Le dossier publié dans Journalistes n°92 (avril 2008) posait la question de la modération sur les forums des médias et du rôle du journaliste. On y retrouvait entre autres une interview de Thibault Verbiest, avocat aux barreaux de Bruxelles et de Paris, et associé du cabinet Ulys. En voici sa version intégrale.

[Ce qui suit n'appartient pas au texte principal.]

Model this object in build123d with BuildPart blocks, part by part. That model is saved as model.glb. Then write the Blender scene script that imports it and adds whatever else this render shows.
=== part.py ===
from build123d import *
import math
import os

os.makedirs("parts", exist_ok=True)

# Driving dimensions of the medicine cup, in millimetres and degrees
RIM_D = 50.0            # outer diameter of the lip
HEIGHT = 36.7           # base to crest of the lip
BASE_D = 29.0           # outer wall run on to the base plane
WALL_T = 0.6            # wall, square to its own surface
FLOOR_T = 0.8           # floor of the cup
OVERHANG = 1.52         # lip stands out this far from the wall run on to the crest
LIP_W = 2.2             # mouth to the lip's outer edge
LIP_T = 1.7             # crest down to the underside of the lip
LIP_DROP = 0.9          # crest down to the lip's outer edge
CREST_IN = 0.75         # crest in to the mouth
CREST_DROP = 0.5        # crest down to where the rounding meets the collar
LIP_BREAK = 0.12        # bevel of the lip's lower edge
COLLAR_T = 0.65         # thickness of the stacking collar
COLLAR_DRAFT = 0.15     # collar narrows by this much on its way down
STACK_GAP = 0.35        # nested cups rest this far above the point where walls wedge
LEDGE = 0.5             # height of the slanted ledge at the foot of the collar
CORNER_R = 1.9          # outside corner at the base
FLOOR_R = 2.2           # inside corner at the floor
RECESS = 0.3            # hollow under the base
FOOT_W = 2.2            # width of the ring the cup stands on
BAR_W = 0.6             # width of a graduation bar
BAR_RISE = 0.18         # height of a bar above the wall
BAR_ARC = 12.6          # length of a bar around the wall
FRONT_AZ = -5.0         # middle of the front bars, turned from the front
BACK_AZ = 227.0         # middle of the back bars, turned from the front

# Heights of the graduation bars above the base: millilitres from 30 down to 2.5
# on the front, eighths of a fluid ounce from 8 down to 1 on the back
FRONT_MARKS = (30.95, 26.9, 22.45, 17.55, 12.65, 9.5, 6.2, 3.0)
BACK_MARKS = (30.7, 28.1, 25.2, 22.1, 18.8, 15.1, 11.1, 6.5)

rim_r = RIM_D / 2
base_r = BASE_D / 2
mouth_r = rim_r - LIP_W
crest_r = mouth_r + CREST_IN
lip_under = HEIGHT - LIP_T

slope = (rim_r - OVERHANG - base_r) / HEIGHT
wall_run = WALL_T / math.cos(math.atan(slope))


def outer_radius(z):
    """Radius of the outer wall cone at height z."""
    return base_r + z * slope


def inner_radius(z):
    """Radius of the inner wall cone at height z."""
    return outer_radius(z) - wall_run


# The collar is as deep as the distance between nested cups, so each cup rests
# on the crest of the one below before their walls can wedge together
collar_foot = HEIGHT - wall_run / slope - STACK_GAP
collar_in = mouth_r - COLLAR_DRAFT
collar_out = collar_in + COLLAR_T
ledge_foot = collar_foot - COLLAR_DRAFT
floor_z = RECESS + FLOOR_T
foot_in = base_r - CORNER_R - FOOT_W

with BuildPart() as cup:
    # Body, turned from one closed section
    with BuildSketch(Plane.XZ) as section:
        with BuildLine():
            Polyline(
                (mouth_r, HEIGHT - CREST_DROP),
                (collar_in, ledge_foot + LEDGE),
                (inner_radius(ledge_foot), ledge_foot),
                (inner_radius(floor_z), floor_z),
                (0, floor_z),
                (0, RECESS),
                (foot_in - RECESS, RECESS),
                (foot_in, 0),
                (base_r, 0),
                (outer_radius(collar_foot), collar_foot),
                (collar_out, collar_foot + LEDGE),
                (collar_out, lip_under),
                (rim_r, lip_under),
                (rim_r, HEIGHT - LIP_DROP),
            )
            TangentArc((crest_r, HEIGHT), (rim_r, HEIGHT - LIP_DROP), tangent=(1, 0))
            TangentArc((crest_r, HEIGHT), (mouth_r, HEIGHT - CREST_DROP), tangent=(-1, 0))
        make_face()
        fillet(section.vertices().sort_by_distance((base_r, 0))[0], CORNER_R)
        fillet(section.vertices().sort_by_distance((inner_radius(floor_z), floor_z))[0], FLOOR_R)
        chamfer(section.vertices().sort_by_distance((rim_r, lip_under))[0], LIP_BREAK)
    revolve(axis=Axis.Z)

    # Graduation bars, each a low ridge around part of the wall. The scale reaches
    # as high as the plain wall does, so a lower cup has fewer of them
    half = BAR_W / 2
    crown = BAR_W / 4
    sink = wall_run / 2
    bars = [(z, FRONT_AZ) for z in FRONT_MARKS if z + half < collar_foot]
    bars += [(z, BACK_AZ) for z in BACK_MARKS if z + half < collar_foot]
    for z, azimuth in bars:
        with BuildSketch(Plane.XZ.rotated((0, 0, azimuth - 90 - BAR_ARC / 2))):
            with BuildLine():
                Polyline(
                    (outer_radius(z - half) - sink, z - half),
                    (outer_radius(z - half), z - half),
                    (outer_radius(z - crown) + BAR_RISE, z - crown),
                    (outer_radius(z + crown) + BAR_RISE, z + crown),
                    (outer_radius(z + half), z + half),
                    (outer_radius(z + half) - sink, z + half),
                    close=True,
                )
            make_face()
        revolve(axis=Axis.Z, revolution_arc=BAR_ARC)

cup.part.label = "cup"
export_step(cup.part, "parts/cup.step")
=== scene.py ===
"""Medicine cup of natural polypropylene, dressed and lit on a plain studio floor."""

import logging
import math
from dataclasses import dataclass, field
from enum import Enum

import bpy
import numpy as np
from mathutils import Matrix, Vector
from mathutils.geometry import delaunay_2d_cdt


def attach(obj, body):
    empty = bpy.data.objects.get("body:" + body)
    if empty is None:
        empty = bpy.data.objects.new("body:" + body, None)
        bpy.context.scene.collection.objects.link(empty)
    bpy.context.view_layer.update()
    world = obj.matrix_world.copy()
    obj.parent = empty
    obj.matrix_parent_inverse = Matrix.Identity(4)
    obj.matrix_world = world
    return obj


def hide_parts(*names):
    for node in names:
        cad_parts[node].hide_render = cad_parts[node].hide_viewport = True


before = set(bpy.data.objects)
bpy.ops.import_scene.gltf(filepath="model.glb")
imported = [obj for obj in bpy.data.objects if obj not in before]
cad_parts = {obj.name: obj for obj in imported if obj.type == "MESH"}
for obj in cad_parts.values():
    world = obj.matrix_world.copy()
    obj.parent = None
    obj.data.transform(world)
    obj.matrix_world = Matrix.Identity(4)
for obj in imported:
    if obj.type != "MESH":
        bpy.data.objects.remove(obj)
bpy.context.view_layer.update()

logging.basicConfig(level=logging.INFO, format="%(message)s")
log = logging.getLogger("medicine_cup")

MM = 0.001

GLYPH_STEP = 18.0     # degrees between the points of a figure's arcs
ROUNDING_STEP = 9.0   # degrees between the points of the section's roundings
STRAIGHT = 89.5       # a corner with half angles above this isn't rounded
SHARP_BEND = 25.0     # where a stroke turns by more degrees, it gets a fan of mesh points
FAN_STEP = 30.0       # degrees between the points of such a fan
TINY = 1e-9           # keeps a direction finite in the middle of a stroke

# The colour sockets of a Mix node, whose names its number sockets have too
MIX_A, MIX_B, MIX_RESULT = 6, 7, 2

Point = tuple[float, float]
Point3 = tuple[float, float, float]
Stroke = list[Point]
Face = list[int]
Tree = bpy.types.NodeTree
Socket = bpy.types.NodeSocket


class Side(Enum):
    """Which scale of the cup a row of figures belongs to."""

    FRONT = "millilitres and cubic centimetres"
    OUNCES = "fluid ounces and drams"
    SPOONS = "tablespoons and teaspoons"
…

Peut-on tout écrire sur internet ?

Thibault VERBIEST : Tout ne peut pas être écrit : l’article 10 Convention européenne des droits de l’Homme énonce des restrictions à la liberté d’expression, notamment pour protéger la réputation et les droits d’autrui.
En Belgique, plusieurs dispositions légales sont applicables et punissent les auteurs de propos diffamatoires, xénophobes, etc. sur internet, notamment :
– l’article 66 du Code pénal qui réprime les provocations à commettre des crimes ou des délits ;
– l’article 379 du Code pénal qui réprime les textes et images à caractère pornographique ou pédophile ;
– les articles 443 à 452 du Code pénal qui concernent les incitations à la haine et à la discrimination raciale, la calomnie et la diffamation, l’injure par les faits, les images ou les emblèmes ;
– la loi du 23 mars 1995 qui, dans le cadre de l’article 444 du Code pénal, tendant à réprimer la négation, la minimisation, la justification ou l’approbation du génocide commis par le régime national-socialiste allemand pendant la seconde guerre mondiale ;
– la loi du 30 juillet 1981 (dans sa version modifiée du 10 mai 2007) qui, dans le cadre de l’article 444 du Code pénal, réprime les actes inspirés par le racisme ou la xénophobie.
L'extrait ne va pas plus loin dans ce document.